Collected data entries:
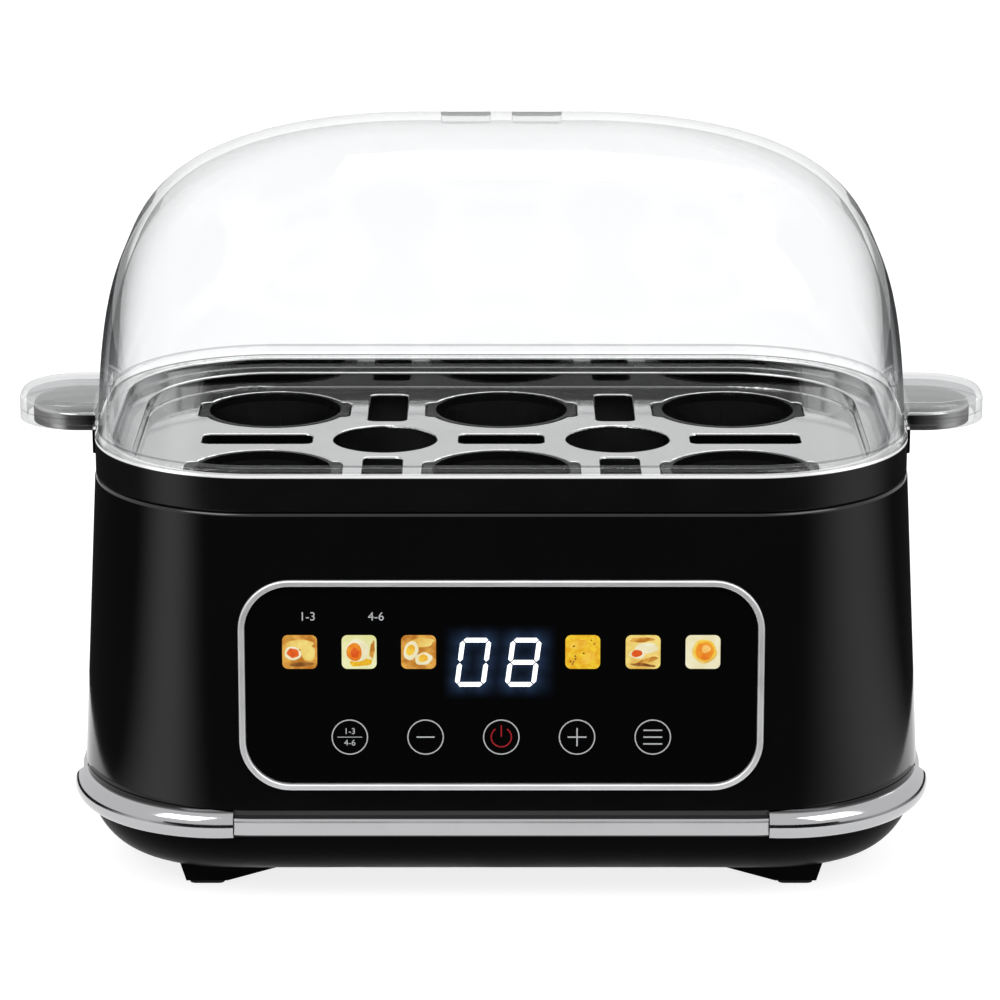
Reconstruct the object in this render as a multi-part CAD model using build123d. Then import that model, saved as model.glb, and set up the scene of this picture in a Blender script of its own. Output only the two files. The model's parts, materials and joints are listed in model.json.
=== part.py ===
from build123d import *
import math
import os

# Electric egg cooker, in millimetres.
# The origin is the middle of the footprint on the table, +Z is up.
# The control panel faces -Y and +X is to the right of someone who reads it.

# Rim outline, shared by the top of the body, the tray and the lid
RIM_HALF_LENGTH = 102.5
RIM_HALF_DEPTH = 63.3
RIM_CORNER = 41.5

# Heights of the stacked pieces
FOOT_PAD_HEIGHT = 1.0
FOOT_BLOCK_HEIGHT = 4.0
BASE_HEIGHT = 14.2
HOUSING_HEIGHT = 82.5
COLLAR_HEIGHT = 8.7
LID_HEIGHT = 75.1

# Body shell
HOUSING_WALL = 2.4
HOUSING_TOP_SETBACK = 0.2
HOUSING_FLARE = 4.6
HOUSING_EDGE_RADIUS = 1.0
BAND_HEIGHT = 7.1
BAND_RECESS = 0.6
TOP_FLANGE = 2.4
POST_HEIGHT = 31.0

# Base pan
BASE_WALL = 2.2
BASE_TOP_SETBACK = 0.9
BASE_DRAW_SIDE = 7.7
BASE_DRAW_FRONT = 15.4
BASE_DRAW_CORNER = 18.1
BASE_CURVE_POWER = 1.75
BASE_STEPS = 6
BASE_LIP_HEIGHT = 2.4
VENT_COUNT = 8
VENT_LENGTH = 30.0
VENT_WIDTH = 2.6
VENT_PITCH = 7.0

# Feet
FOOT_SIDE_SETBACK = 27.9
FOOT_LENGTH = 10.4
FOOT_DEPTH = 14.0
FOOT_RAMP = 14.0
FOOT_HEEL = 1.6
FOOT_FRONT_SETBACK = 13.3
FOOT_PAD_MARGIN = 0.8

# Bright strips and corner bumpers
STRIP_THICKNESS = 1.4
STRIP_HEIGHT = 4.3
STRIP_DROP = 0.5
BUMPER_TOP = 3.4
BUMPER_BOTTOM = 3.8
BUMPER_BULGE_DROP = 0.6
BUMPER_DEPTH = 6.3
BUMPER_TOP_STEP = 3.3
BUMPER_BOTTOM_STEP = 2.1
BUMPER_CENTRE_SHIFT = 8.5
BUMPER_PAN_GAP = 0.3
BUMPER_FRONT_RUN = 5.4
BUMPER_SIDE_RUN = 12.2
TRIM_GAP = 0.2

# Collar
COLLAR_LIP = 1.0
COLLAR_WALL = 2.9
COLLAR_SHELF = 7.0
COLLAR_FOOT_CHAMFER = 0.5
GRIP_NOTCH_CLEARANCE = 0.6

# Egg tray, pressed from polished sheet
SHEET = 0.8
TRAY_RIM_GAP = 0.3
TRAY_STEP_DEPTH = 2.8
TRAY_BOWL_GAP = 0.5
TRAY_LEDGE_GAP = 0.4
TRAY_FLOOR_DEPTH = 6.9
TRAY_BEND = 0.55
HOLE_EDGE_RADIUS = 0.5
CUP_PITCH_X = 60.0
CUP_ROW_SETBACK = 33.3
CUP_HOLE_RADIUS = 18.8
CUP_EAR_REACH = 19.9
CUP_EAR_WIDTH = 15.0
ROUND_HOLE_RADIUS = 13.3
ROUND_HOLE_X = 30.0
SLOT_CORNER = 2.0
SIDE_SLOT_X = 63.0
SIDE_SLOT_LENGTH = 28.4
MIDDLE_SLOT_LENGTH = 22.0
FLAT_SLOT_SHARE = 3 / 7
CROSS_SLOT_SETBACK = 17.3
CROSS_SLOT_GAP = 4.7
CROSS_SLOT_WIDTH = 10.0

# Egg cups, clipped into the tray from below
CUP_CLEARANCE = 0.2
CUP_DEPTH = 22.0
CUP_WALL = 1.2
CUP_FOOT_RADIUS = 13.5
CUP_DRAIN_RADIUS = 9.0
CUP_FLANGE = 1.8
CUP_FLANGE_THICKNESS = 1.2
CUP_RIB = 1.2

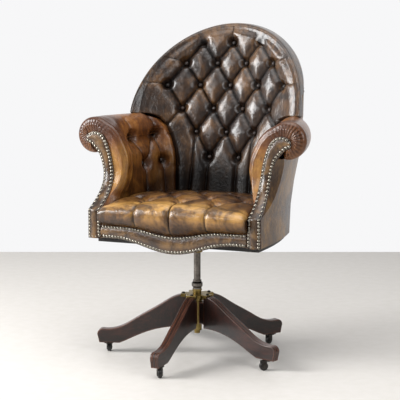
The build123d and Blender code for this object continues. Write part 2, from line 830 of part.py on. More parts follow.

WHAT YOU ARE ASKED TO DO:
Using the data above, restate word for word the lines from its opening line through the line that contains "POST_HEIGHT = 31.0", and no more.

REPLY:
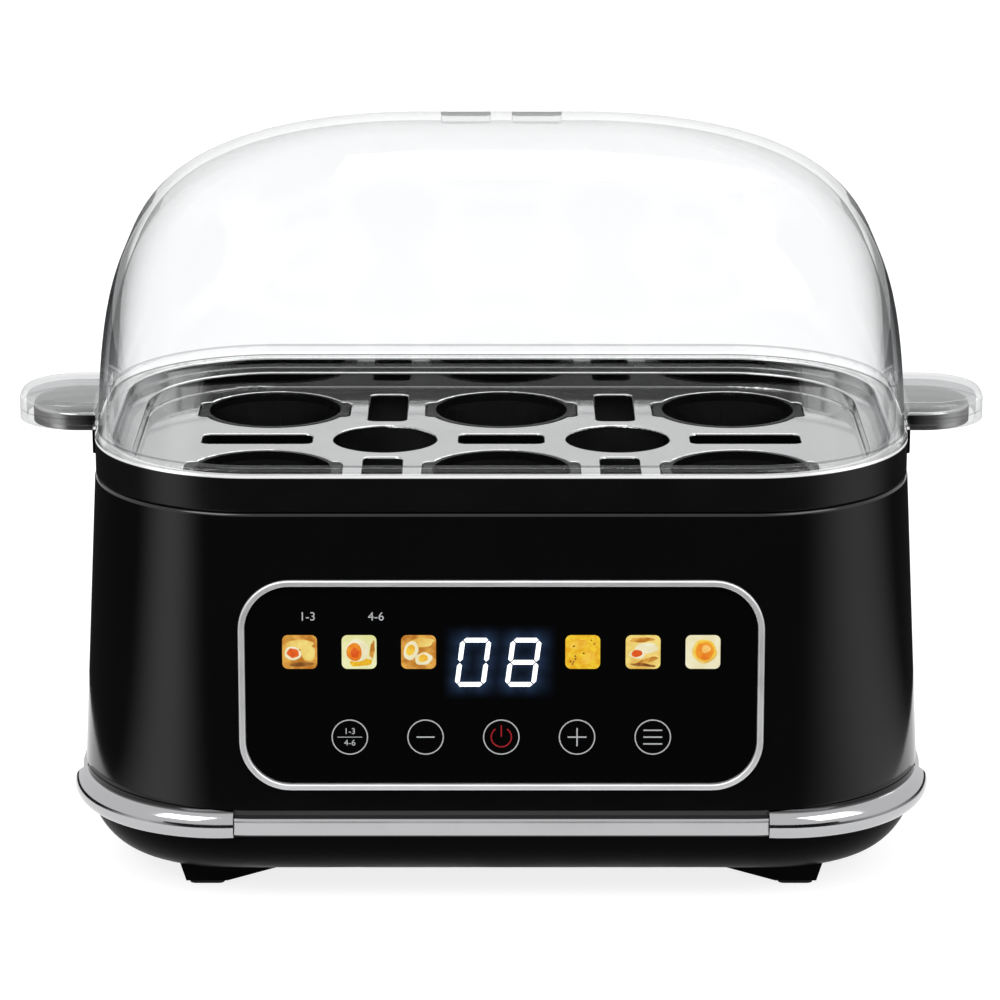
Reconstruct the object in this render as a multi-part CAD model using build123d. Then import that model, saved as model.glb, and set up the scene of this picture in a Blender script of its own. Output only the two files. The model's parts, materials and joints are listed in model.json.
=== part.py ===
from build123d import *
import math
import os

# Electric egg cooker, in millimetres.
# The origin is the middle of the footprint on the table, +Z is up.
# The control panel faces -Y and +X is to the right of someone who reads it.

# Rim outline, shared by the top of the body, the tray and the lid
RIM_HALF_LENGTH = 102.5
RIM_HALF_DEPTH = 63.3
RIM_CORNER = 41.5

# Heights of the stacked pieces
FOOT_PAD_HEIGHT = 1.0
FOOT_BLOCK_HEIGHT = 4.0
BASE_HEIGHT = 14.2
HOUSING_HEIGHT = 82.5
COLLAR_HEIGHT = 8.7
LID_HEIGHT = 75.1

# Body shell
HOUSING_WALL = 2.4
HOUSING_TOP_SETBACK = 0.2
HOUSING_FLARE = 4.6
HOUSING_EDGE_RADIUS = 1.0
BAND_HEIGHT = 7.1
BAND_RECESS = 0.6
TOP_FLANGE = 2.4
POST_HEIGHT = 31.0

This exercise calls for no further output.